Problem Understanding

We are given several simple convex polygons drawn on a plane, with the special property that any two polygons either do not touch at all or one lies completely inside the other. There is no partial overlap and no edge crossings between different polygons.

For each query point, we need to determine how many polygons contain that point. Because of the nesting structure, a point can lie inside multiple polygons, but those polygons must form a chain where each one strictly contains the next.

The input provides each polygon as a list of vertices in counterclockwise order, and then a list of query points. For every query point, we must output the number of polygons whose interior contains it.

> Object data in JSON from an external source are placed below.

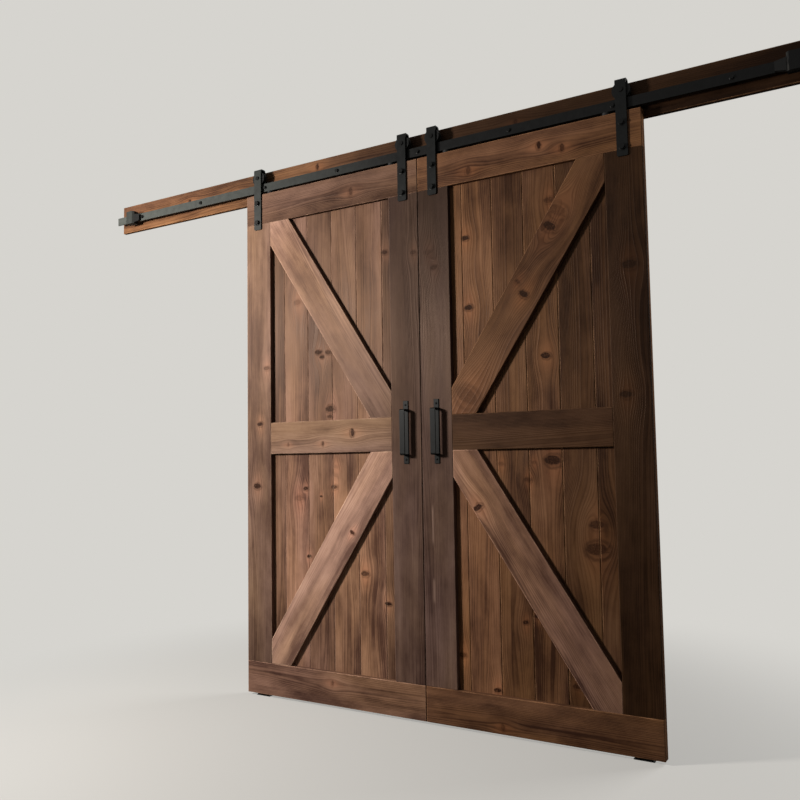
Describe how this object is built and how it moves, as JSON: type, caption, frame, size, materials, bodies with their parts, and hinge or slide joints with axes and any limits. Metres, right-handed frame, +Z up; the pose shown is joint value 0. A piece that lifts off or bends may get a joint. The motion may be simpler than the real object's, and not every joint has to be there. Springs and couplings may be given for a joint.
{
  "type": "barn doors",
  "caption": "Pair of sliding board and batten barn doors with diagonal braces, hung by wheeled straps from a flat track on a header board.",
  "frame": {"origin": "centre of the header board's wall face, above the line where the two closed leaves meet", "axes": "+X along the wall to the right as seen from the room, +Y into the wall, +Z up"},
  "size_m": [3.622, 0.1, 2.3918],
  "materials": {
    "left_leaf_wood": "satin stained knotty pine, warm brown",
    "right_leaf_wood": "satin stained knotty pine, orange brown",
    "header_wood": "satin stained knotty pine, dark brown",
    "black_steel": "satin black powder coat",
    "wheel_steel": "satin black, bright where it rolls",
    "black_plastic": "matt black nylon",
    "rubber": "matt black rubber"
  },
  "bodies": {
    "frame": {"header_board": "header_wood", "track": "black_steel", "track_spacers": "black_steel", "track_bolts": "black_steel", "end_stops": "black_steel", "stop_buffers": "rubber", "floor_guides": "black_steel"},
    "left_leaf": {"left_inner_stile": "left_leaf_wood", "left_outer_stile": "left_leaf_wood", "left_top_rail": "left_leaf_wood", "left_mid_rail": "left_leaf_wood", "left_bottom_rail": "left_leaf_wood", "left_upper_brace": "left_leaf_wood", "left_lower_brace": "left_leaf_wood", "left_inner_strip": "left_leaf_wood", "left_outer_strip": "left_leaf_wood", "left_planks": "left_leaf_wood", "left_hanger_straps": "black_steel", "left_strap_bolts": "black_steel", "left_axle_bolts": "black_steel", "left_jump_discs": "black_plastic", "left_handle_plate": "black_steel", "left_handle_grip": "black_steel"},
    "left_inner_wheel": {"left_inner_wheel": "wheel_steel"},
    "left_outer_wheel": {"left_outer_wheel": "wheel_steel"},
    "right_leaf": {"right_inner_stile": "right_leaf_wood", "right_outer_stile": "right_leaf_wood", "right_top_rail": "right_leaf_wood", "right_mid_rail": "right_leaf_wood", "right_bottom_rail": "right_leaf_wood", "right_upper_brace": "right_leaf_wood", "right_lower_brace": "right_leaf_wood", "right_inner_strip": "right_leaf_wood", "right_outer_strip": "right_leaf_wood", "right_planks": "right_leaf_wood", "right_hanger_straps": "black_steel", "right_strap_bolts": "black_steel", "right_axle_bolts": "black_steel", "right_jump_discs": "black_plastic", "right_handle_plate": "black_steel", "right_handle_grip": "black_steel"},
    "right_inner_wheel": {"right_inner_wheel": "wheel_steel"},
    "right_outer_wheel": {"right_outer_wheel": "wheel_steel"}
  },
  "joints": [
    {"name": "left_leaf_slide", "type": "slide", "parent": "frame", "child": "left_leaf", "axis": [-1, 0, 0], "range_m": [0, 0.772]},
    {"name": "left_inner_wheel_turn", "type": "hinge", "parent": "left_leaf", "child": "left_inner_wheel", "pos_m": [-0.0705, -0.053, 0.0298], "axis": [0, 1, 0], "range_deg": [-1640, 0]},
    {"name": "left_outer_wheel_turn", "type": "hinge", "parent": "left_leaf", "child": "left_outer_wheel", "pos_m": [-0.8465, -0.053, 0.0298], "axis": [0, 1, 0], "range_deg": [-1640, 0]},
    {"name": "right_leaf_slide", "type": "slide", "parent": "frame", "child": "right_leaf", "axis": [1, 0, 0], "range_m": [0, 0.485]},
    {"name": "right_inner_wheel_turn", "type": "hinge", "parent": "right_leaf", "child": "right_inner_wheel", "pos_m": [0.0705, -0.053, 0.0298], "axis": [0, 1, 0], "range_deg": [0, 1031]},
    {"name": "right_outer_wheel_turn", "type": "hinge", "parent": "right_leaf", "child": "right_outer_wheel", "pos_m": [0.8465, -0.053, 0.0298], "axis": [0, 1, 0], "range_deg": [0, 1031]}
  ],
  "couplings": [
    {"joint": "left_inner_wheel_turn", "follows": "left_leaf_slide", "rad_per_m": -37.037},
    {"joint": "left_outer_wheel_turn", "follows": "left_leaf_slide", "rad_per_m": -37.037},
    {"joint": "right_inner_wheel_turn", "follows": "right_leaf_slide", "rad_per_m": 37.037},
    {"joint": "right_outer_wheel_turn", "follows": "right_leaf_slide", "rad_per_m": 37.037}
  ]
}
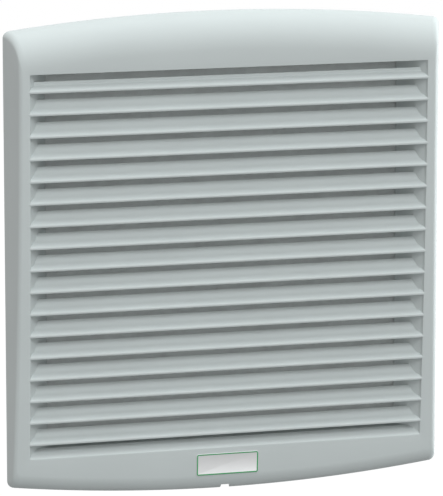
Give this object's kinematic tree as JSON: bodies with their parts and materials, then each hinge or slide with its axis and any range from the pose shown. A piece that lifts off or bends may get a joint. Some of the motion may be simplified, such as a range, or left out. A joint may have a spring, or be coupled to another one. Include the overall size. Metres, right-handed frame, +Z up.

The constraints are large in aggregate because the total number of vertices across all polygons can reach 6×10^5, and the number of polygons and queries can also be large. This immediately rules out any solution that checks every polygon against every query point. A naive O(N·Q·K) approach, where K is polygon size, would require up to 10^11 operations in the worst case, which is far beyond practical limits.

A subtle edge condition is that a point can lie inside multiple polygons due to nesting. For example, if polygon A contains polygon B and a query point lies inside B, then it is also inside A. The correct answer is the full nesting depth at that point, not just whether it is inside a single polygon.

Another subtlety is that convex polygons allow efficient point inclusion tests, but only if we already know which polygon to test. The real difficulty is not checking a single polygon, but identifying all relevant polygons for each query point efficiently.

Approaches

A direct approach is to test each query point against every polygon using a convex point-in-polygon check. Since convexity allows binary search over angles or a linear scan in O(k), this would give roughly O(Q · N · log K), which is still far too slow when N and Q are large.

The key observation comes from the geometric structure: polygons do not intersect unless one contains another. This means the entire configuration forms a forest of nested convex polygons. If a point lies in several polygons, those polygons are exactly the ancestors of the innermost polygon containing that point.

This shifts the problem into two parts. First, we must quickly determine whether a point lies inside a given convex polygon. Second, we must efficiently identify which polygons could possibly contain the query point.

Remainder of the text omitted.